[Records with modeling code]
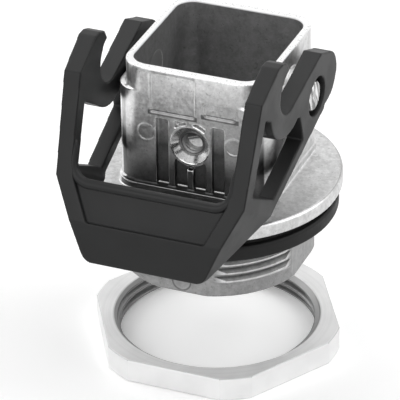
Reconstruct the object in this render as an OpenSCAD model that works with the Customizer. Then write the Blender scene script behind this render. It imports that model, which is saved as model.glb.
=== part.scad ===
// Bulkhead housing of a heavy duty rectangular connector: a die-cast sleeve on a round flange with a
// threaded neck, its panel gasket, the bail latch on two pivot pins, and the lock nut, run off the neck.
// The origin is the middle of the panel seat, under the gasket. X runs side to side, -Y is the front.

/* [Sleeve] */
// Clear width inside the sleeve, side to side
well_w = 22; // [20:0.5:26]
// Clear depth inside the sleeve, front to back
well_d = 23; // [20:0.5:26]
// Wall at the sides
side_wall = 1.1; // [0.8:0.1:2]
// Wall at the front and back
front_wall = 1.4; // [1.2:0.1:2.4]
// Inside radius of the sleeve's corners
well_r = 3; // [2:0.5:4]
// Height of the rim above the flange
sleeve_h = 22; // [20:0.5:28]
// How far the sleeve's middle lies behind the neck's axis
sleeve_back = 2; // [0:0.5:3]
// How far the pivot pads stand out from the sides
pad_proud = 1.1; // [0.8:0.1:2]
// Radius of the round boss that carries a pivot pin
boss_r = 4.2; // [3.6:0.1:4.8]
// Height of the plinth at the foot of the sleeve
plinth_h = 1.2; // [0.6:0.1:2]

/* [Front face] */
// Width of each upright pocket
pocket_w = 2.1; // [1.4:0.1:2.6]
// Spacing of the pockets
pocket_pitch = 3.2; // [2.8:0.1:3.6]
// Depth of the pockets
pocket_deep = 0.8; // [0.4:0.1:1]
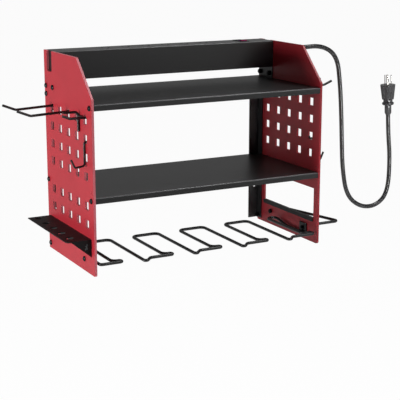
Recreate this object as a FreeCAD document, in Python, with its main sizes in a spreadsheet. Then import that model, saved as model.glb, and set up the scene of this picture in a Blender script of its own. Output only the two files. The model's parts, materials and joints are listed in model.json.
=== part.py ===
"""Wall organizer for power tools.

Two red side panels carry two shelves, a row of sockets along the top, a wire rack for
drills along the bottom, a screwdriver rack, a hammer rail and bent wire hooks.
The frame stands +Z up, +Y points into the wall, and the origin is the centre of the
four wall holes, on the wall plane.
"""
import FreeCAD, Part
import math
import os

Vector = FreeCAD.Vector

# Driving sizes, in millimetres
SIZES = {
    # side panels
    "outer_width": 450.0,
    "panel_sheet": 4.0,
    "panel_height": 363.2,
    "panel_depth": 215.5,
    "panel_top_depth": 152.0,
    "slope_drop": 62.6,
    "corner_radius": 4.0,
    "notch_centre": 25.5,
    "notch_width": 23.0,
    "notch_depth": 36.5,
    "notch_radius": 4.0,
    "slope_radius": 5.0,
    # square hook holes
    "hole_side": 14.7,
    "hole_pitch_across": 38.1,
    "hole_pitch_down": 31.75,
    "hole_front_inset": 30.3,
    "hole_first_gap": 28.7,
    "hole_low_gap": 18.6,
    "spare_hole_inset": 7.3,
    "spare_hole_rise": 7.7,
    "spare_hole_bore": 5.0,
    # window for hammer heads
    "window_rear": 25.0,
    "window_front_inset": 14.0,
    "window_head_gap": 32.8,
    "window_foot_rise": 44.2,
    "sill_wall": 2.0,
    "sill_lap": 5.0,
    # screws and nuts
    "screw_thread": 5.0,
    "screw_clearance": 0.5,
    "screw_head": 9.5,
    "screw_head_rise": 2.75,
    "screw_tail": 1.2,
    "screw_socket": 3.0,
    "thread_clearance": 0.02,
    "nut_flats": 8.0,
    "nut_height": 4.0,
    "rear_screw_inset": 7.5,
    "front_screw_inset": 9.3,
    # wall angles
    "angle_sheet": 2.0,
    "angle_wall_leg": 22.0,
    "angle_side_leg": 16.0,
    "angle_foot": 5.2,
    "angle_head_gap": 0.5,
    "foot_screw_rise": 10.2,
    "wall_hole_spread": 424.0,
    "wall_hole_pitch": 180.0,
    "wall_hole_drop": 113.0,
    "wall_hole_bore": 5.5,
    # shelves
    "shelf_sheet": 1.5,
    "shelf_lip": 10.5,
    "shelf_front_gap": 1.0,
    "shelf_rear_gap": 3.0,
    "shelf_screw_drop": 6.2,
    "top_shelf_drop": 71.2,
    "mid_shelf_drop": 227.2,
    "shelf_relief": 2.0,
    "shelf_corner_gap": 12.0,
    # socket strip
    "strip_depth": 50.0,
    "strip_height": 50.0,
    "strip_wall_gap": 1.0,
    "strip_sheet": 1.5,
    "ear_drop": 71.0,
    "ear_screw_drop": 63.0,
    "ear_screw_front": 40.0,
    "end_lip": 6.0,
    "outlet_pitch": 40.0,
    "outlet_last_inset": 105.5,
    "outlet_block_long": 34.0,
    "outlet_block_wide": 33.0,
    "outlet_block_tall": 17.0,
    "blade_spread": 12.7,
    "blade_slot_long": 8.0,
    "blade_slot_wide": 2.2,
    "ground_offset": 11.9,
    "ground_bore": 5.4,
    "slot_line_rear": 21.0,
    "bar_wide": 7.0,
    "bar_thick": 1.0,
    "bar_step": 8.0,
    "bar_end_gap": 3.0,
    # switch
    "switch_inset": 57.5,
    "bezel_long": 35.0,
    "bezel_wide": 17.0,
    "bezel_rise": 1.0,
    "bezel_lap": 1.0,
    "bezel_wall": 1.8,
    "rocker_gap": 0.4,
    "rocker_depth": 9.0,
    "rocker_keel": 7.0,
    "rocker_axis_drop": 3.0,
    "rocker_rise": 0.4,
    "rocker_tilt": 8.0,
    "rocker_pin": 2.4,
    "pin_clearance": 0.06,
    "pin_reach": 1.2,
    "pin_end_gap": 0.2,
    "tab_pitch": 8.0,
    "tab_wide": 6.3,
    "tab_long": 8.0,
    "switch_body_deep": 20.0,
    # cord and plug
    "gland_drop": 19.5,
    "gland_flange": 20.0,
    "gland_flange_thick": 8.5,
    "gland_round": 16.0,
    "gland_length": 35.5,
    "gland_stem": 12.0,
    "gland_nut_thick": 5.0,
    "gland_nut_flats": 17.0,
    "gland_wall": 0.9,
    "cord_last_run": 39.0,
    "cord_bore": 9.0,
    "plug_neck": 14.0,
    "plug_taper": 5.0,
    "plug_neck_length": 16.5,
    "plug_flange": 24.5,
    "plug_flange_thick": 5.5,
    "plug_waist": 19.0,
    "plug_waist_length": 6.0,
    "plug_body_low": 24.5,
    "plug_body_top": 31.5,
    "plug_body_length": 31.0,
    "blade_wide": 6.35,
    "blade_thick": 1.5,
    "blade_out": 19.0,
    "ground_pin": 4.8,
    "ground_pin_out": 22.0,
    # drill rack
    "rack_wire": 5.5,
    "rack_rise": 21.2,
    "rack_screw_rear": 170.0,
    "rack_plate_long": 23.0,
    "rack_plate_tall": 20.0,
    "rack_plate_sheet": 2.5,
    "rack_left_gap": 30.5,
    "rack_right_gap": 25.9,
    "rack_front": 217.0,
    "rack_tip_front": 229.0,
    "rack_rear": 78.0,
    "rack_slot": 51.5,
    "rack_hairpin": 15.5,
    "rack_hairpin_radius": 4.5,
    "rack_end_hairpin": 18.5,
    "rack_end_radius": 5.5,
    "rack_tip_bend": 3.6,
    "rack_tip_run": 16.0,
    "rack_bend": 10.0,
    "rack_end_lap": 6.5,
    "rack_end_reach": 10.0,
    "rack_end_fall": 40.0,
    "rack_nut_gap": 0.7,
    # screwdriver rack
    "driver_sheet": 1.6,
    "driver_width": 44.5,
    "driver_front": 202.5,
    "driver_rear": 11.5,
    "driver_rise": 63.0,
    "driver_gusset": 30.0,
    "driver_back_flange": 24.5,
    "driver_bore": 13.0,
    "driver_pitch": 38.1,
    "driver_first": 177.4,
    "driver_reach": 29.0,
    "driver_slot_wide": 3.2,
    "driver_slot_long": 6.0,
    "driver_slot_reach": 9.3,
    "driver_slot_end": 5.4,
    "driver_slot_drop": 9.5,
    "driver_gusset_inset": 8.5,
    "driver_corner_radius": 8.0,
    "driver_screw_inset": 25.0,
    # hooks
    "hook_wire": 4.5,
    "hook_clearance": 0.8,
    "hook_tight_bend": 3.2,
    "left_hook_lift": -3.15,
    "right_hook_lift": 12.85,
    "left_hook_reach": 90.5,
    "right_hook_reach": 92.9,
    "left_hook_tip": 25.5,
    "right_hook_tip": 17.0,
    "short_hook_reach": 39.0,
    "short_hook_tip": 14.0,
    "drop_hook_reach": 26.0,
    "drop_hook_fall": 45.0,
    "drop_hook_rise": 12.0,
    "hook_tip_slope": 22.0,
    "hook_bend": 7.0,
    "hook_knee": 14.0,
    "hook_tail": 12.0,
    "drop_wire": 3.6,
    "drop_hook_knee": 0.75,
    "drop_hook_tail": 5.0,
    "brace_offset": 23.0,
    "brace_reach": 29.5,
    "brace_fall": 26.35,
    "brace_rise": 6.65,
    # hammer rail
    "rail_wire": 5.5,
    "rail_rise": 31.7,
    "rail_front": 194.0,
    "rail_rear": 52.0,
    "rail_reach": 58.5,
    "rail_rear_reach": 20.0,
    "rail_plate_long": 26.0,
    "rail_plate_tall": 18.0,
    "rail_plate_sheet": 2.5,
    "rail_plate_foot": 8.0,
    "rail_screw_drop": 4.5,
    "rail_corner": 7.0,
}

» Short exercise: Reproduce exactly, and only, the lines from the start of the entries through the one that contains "is the front.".

» Task response:
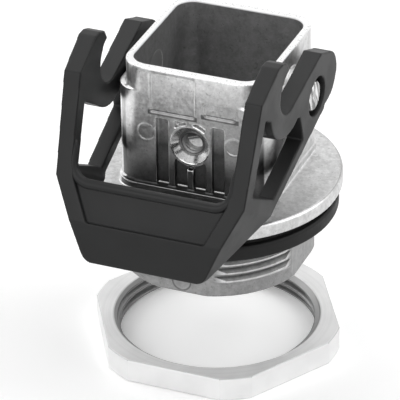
Reconstruct the object in this render as an OpenSCAD model that works with the Customizer. Then write the Blender scene script behind this render. It imports that model, which is saved as model.glb.
=== part.scad ===
// Bulkhead housing of a heavy duty rectangular connector: a die-cast sleeve on a round flange with a
// threaded neck, its panel gasket, the bail latch on two pivot pins, and the lock nut, run off the neck.
// The origin is the middle of the panel seat, under the gasket. X runs side to side, -Y is the front.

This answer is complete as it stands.